━━━━━ EXCERPTED DATA ━━━━━

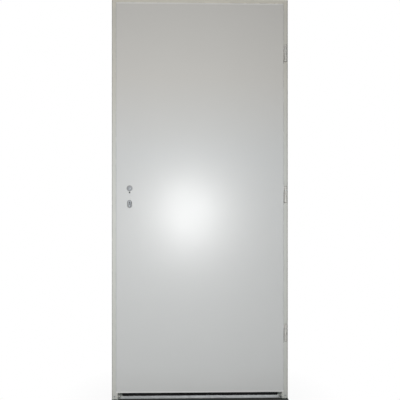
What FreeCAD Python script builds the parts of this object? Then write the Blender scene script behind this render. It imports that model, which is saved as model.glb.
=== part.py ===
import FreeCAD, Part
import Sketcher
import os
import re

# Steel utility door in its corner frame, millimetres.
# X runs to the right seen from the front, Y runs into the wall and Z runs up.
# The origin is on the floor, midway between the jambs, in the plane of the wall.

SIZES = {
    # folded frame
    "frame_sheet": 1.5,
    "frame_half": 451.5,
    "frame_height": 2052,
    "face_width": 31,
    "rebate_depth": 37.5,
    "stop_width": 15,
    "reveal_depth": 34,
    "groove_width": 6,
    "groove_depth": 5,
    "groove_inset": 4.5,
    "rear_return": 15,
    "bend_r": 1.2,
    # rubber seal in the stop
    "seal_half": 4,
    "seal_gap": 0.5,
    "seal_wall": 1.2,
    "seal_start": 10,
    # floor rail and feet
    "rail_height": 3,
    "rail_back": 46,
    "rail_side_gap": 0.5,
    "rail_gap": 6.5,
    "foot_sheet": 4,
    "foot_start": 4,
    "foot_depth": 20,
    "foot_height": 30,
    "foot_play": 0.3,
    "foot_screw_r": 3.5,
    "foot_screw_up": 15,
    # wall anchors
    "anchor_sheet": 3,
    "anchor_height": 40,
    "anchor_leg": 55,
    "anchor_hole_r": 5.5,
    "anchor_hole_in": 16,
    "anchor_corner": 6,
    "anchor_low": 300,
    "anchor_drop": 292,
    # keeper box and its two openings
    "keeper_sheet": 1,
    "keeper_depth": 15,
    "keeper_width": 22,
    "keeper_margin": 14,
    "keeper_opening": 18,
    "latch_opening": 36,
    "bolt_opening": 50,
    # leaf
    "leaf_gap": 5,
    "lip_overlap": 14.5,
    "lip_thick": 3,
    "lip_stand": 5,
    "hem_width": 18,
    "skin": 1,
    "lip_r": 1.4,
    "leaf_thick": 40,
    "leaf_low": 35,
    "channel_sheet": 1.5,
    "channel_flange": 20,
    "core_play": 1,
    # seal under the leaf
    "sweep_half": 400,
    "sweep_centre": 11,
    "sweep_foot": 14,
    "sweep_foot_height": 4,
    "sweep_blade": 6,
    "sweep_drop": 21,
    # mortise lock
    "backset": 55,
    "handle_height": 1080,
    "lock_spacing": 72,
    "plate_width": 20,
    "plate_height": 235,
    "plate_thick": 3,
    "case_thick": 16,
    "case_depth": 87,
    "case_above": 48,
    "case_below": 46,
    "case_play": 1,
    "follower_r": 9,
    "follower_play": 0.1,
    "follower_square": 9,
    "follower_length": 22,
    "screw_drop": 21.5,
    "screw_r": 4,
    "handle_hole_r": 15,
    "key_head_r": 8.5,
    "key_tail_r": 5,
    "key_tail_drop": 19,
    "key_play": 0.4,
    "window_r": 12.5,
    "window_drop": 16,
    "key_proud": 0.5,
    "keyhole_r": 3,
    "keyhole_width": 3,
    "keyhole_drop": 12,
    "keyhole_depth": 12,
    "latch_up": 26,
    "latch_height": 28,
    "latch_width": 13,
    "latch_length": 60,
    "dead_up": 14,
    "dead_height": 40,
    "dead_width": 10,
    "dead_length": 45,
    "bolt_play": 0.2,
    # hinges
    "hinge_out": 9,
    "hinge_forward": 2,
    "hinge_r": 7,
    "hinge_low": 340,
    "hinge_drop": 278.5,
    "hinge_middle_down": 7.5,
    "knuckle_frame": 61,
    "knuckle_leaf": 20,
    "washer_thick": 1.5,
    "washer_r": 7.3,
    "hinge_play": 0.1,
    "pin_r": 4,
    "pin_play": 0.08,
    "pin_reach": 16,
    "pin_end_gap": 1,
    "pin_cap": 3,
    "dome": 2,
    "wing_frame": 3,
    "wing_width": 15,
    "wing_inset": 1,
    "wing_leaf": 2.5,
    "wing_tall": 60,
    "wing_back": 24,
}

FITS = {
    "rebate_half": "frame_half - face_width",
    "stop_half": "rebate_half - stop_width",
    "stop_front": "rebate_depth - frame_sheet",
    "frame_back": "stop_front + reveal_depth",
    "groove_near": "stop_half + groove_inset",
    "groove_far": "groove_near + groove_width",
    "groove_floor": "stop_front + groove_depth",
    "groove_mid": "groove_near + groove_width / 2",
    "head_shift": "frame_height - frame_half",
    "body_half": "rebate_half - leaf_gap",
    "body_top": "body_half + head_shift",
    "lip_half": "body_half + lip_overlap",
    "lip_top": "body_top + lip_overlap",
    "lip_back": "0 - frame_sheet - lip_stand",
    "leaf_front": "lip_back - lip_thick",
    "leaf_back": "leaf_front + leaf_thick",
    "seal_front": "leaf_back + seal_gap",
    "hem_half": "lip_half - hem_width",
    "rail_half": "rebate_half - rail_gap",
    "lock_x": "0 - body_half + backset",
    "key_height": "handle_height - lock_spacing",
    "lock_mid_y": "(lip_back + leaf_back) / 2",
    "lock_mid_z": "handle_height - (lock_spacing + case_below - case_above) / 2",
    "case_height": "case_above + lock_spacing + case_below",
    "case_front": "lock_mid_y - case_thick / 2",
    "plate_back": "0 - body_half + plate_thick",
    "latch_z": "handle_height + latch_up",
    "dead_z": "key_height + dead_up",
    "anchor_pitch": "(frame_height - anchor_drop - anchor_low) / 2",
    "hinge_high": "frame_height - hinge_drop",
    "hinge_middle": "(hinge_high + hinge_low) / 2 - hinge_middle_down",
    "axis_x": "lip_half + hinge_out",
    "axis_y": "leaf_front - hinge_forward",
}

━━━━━
━━━━━ EXCERPTED DATA ━━━━━

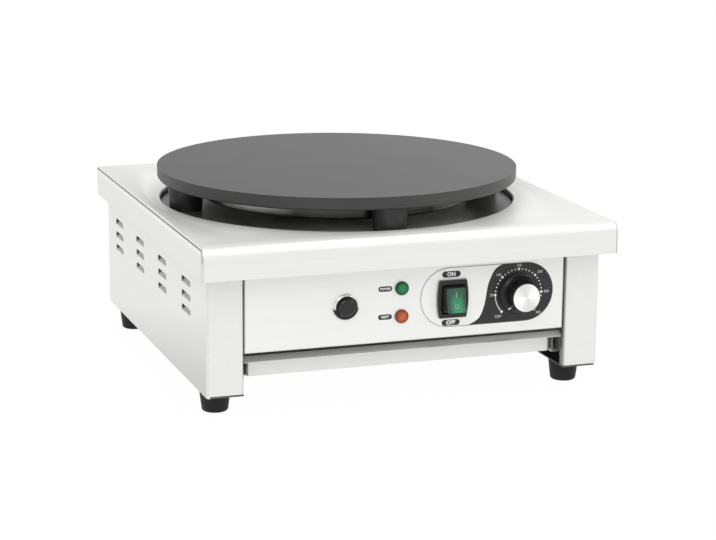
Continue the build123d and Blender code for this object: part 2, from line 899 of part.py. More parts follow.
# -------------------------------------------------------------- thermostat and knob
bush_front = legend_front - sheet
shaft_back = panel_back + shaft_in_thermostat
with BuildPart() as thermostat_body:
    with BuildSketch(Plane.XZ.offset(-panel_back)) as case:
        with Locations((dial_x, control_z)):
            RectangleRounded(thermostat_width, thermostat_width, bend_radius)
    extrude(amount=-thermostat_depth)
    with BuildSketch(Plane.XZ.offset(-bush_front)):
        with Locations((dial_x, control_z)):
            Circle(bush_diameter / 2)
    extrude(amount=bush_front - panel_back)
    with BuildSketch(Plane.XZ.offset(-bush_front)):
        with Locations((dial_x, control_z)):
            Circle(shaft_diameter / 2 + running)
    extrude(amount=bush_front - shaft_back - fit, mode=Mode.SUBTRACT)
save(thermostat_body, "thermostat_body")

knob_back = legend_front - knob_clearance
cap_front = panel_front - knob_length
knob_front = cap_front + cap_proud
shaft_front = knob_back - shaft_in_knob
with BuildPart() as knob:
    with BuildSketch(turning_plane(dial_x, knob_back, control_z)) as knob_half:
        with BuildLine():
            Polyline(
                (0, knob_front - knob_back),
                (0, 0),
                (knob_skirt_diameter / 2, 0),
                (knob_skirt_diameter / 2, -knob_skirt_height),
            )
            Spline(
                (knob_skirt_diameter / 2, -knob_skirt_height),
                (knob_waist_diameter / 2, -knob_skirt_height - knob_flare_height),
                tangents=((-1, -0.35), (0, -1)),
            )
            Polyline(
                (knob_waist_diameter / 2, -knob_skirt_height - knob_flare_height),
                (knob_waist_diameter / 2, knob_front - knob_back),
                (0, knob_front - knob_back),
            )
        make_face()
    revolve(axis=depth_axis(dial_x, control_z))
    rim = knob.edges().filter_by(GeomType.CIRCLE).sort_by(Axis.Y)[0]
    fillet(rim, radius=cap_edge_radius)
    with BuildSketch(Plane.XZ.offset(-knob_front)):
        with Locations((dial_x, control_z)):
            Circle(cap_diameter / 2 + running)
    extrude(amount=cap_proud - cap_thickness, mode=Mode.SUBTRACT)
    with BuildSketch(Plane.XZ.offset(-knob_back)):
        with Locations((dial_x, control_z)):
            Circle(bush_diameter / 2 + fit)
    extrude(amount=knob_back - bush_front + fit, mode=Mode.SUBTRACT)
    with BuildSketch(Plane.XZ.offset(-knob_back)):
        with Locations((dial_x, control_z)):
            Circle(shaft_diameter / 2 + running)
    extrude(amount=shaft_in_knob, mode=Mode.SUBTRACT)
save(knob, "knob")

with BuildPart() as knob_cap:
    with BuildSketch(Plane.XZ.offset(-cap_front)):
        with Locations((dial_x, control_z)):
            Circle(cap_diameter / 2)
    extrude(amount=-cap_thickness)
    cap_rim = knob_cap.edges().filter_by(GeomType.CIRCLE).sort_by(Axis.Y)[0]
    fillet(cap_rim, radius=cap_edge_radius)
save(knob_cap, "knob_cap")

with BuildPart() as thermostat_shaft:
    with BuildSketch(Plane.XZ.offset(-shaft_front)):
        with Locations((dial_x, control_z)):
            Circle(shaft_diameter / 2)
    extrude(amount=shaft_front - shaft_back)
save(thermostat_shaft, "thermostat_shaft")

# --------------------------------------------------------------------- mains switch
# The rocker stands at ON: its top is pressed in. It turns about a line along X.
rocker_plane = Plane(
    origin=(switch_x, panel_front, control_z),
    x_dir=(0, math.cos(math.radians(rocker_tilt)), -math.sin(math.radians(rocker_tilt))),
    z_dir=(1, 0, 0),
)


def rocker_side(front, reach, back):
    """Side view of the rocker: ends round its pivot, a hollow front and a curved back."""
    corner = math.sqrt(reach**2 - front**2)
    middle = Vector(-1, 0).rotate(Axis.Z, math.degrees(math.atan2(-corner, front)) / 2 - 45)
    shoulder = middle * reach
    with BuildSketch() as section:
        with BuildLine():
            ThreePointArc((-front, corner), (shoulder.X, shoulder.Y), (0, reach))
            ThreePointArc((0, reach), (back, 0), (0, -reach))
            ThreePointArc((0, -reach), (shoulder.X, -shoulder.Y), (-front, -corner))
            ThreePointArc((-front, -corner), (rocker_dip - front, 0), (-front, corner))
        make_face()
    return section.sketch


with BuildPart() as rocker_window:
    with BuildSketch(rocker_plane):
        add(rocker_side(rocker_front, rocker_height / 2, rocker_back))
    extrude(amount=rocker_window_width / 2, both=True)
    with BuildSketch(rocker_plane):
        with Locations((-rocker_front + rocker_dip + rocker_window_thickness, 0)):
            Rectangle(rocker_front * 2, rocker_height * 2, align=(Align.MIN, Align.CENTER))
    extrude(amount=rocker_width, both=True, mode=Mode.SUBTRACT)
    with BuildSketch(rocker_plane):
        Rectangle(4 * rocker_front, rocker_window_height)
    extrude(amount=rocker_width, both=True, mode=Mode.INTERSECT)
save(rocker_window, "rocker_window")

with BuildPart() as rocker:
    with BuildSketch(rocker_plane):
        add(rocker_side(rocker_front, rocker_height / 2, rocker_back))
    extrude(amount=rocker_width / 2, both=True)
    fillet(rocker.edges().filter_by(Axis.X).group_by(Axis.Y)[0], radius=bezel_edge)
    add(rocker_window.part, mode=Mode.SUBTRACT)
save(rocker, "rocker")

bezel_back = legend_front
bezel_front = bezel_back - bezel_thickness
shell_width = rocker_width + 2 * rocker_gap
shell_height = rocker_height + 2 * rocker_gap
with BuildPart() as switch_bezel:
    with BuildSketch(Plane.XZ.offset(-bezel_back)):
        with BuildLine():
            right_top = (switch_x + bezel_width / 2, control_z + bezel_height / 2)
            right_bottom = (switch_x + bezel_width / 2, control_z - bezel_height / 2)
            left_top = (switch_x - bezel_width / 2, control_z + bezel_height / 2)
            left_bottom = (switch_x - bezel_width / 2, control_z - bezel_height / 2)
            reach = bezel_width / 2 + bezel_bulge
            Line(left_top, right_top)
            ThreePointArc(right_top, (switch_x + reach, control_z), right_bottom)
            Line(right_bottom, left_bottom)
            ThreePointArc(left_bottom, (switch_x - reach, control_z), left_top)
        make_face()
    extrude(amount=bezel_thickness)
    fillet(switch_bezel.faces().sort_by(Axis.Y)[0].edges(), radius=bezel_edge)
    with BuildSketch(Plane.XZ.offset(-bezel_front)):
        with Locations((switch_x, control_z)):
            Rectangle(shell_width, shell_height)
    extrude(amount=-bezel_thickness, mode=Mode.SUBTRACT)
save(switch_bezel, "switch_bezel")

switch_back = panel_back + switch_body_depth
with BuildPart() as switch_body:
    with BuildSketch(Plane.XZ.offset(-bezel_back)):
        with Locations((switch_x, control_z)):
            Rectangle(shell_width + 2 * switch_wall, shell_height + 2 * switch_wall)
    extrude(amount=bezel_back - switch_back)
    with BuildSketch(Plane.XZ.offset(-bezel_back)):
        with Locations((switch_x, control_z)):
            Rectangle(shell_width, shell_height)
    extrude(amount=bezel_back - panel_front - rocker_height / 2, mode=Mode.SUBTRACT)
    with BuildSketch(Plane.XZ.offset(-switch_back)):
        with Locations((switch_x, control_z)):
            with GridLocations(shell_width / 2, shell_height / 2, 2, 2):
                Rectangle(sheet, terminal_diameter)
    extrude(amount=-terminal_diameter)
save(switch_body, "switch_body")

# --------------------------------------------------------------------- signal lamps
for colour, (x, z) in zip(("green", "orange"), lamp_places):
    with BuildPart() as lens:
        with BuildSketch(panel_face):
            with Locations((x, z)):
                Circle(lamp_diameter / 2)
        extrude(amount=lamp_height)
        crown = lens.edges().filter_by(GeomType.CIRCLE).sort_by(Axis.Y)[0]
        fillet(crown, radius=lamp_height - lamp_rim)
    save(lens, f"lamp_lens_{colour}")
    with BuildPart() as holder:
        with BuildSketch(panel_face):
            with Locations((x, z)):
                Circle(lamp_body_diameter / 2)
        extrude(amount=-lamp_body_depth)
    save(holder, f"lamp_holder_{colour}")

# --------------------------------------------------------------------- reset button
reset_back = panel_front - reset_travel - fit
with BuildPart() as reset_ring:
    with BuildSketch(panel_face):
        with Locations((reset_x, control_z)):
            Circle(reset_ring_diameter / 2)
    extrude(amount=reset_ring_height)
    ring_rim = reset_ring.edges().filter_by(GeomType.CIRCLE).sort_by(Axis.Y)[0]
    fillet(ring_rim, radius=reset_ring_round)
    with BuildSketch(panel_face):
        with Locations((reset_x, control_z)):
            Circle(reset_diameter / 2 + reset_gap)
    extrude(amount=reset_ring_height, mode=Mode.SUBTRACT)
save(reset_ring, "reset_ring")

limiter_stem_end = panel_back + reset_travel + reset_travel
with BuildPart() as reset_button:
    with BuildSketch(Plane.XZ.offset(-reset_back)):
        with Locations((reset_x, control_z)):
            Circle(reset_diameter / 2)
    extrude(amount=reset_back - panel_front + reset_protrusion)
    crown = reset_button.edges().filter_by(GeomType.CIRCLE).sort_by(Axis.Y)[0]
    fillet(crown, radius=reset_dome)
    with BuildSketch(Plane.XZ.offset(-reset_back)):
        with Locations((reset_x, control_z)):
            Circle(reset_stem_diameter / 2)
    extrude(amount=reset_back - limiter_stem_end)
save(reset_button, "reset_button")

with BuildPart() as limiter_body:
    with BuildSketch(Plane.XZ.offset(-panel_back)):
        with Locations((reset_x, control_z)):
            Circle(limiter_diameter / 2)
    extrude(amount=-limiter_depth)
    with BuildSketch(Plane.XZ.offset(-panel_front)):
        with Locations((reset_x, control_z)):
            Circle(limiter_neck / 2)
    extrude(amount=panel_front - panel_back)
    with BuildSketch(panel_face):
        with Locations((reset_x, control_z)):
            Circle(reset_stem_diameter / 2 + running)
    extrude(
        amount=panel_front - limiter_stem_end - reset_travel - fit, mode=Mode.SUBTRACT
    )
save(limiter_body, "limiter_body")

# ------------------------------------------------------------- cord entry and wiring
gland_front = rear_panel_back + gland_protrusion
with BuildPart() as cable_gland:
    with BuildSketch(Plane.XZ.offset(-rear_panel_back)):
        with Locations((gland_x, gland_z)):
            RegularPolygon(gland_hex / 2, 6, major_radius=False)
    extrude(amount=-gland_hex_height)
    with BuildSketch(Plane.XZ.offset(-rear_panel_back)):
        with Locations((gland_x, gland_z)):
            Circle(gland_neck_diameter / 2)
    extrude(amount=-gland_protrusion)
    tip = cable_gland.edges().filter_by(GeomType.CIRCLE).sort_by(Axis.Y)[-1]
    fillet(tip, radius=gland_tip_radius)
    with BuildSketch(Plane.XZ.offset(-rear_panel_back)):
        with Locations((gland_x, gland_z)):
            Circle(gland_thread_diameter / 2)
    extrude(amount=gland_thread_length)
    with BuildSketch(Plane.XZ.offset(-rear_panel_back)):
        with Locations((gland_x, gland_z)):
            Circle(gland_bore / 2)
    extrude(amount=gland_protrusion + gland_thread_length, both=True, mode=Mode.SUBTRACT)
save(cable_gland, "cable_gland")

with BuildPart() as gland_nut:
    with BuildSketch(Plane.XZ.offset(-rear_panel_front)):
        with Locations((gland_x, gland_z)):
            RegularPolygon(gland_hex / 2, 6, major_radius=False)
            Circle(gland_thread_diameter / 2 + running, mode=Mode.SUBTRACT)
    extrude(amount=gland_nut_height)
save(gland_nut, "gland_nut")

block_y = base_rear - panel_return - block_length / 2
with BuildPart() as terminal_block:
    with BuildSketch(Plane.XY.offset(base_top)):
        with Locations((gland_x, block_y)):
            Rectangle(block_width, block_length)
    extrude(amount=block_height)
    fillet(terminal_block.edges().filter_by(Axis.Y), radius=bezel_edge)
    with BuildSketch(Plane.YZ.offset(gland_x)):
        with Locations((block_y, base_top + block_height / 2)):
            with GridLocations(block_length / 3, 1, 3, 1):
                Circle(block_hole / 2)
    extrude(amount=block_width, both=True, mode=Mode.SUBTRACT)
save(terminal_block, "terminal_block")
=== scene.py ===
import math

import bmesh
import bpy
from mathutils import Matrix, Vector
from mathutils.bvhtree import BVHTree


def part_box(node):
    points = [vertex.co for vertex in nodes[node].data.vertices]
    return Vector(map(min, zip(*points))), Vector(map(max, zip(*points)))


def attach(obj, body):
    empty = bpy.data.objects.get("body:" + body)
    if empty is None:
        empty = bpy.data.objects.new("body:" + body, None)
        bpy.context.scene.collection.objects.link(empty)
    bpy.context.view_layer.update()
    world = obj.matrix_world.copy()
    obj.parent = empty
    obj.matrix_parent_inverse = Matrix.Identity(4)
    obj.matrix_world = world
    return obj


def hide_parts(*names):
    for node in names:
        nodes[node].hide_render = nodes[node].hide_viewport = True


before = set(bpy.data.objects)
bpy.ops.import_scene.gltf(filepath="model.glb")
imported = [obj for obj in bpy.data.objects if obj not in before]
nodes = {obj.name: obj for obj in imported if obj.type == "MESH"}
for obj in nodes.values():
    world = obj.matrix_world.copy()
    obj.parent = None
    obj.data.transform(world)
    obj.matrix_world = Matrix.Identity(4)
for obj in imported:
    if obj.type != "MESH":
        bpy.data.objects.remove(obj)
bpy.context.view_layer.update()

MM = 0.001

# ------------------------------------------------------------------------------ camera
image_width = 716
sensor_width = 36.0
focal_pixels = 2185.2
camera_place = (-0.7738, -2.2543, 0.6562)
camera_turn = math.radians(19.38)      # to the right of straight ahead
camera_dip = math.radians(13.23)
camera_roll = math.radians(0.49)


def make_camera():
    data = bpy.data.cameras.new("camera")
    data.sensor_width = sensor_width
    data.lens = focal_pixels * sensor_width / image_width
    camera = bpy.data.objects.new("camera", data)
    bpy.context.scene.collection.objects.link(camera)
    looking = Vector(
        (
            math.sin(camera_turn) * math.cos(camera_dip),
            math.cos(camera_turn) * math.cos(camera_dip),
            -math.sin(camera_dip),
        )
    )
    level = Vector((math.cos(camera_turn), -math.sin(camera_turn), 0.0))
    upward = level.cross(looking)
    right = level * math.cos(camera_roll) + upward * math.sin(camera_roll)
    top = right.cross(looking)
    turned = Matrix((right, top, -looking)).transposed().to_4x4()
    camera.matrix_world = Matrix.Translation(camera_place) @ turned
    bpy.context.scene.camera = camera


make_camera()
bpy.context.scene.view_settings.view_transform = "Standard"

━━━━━

TASK REQUIREMENTS: Extract exactly and only the span of lines that begins at the line containing "block_y = base_rear" and ends at the line containing "before = set(bpy.data.objects)".

EXERCISE RESULT:
block_y = base_rear - panel_return - block_length / 2
with BuildPart() as terminal_block:
    with BuildSketch(Plane.XY.offset(base_top)):
        with Locations((gland_x, block_y)):
            Rectangle(block_width, block_length)
    extrude(amount=block_height)
    fillet(terminal_block.edges().filter_by(Axis.Y), radius=bezel_edge)
    with BuildSketch(Plane.YZ.offset(gland_x)):
        with Locations((block_y, base_top + block_height / 2)):
            with GridLocations(block_length / 3, 1, 3, 1):
                Circle(block_hole / 2)
    extrude(amount=block_width, both=True, mode=Mode.SUBTRACT)
save(terminal_block, "terminal_block")
=== scene.py ===
import math

import bmesh
import bpy
from mathutils import Matrix, Vector
from mathutils.bvhtree import BVHTree


def part_box(node):
    points = [vertex.co for vertex in nodes[node].data.vertices]
    return Vector(map(min, zip(*points))), Vector(map(max, zip(*points)))


def attach(obj, body):
    empty = bpy.data.objects.get("body:" + body)
    if empty is None:
        empty = bpy.data.objects.new("body:" + body, None)
        bpy.context.scene.collection.objects.link(empty)
    bpy.context.view_layer.update()
    world = obj.matrix_world.copy()
    obj.parent = empty
    obj.matrix_parent_inverse = Matrix.Identity(4)
    obj.matrix_world = world
    return obj


def hide_parts(*names):
    for node in names:
        nodes[node].hide_render = nodes[node].hide_viewport = True


before = set(bpy.data.objects)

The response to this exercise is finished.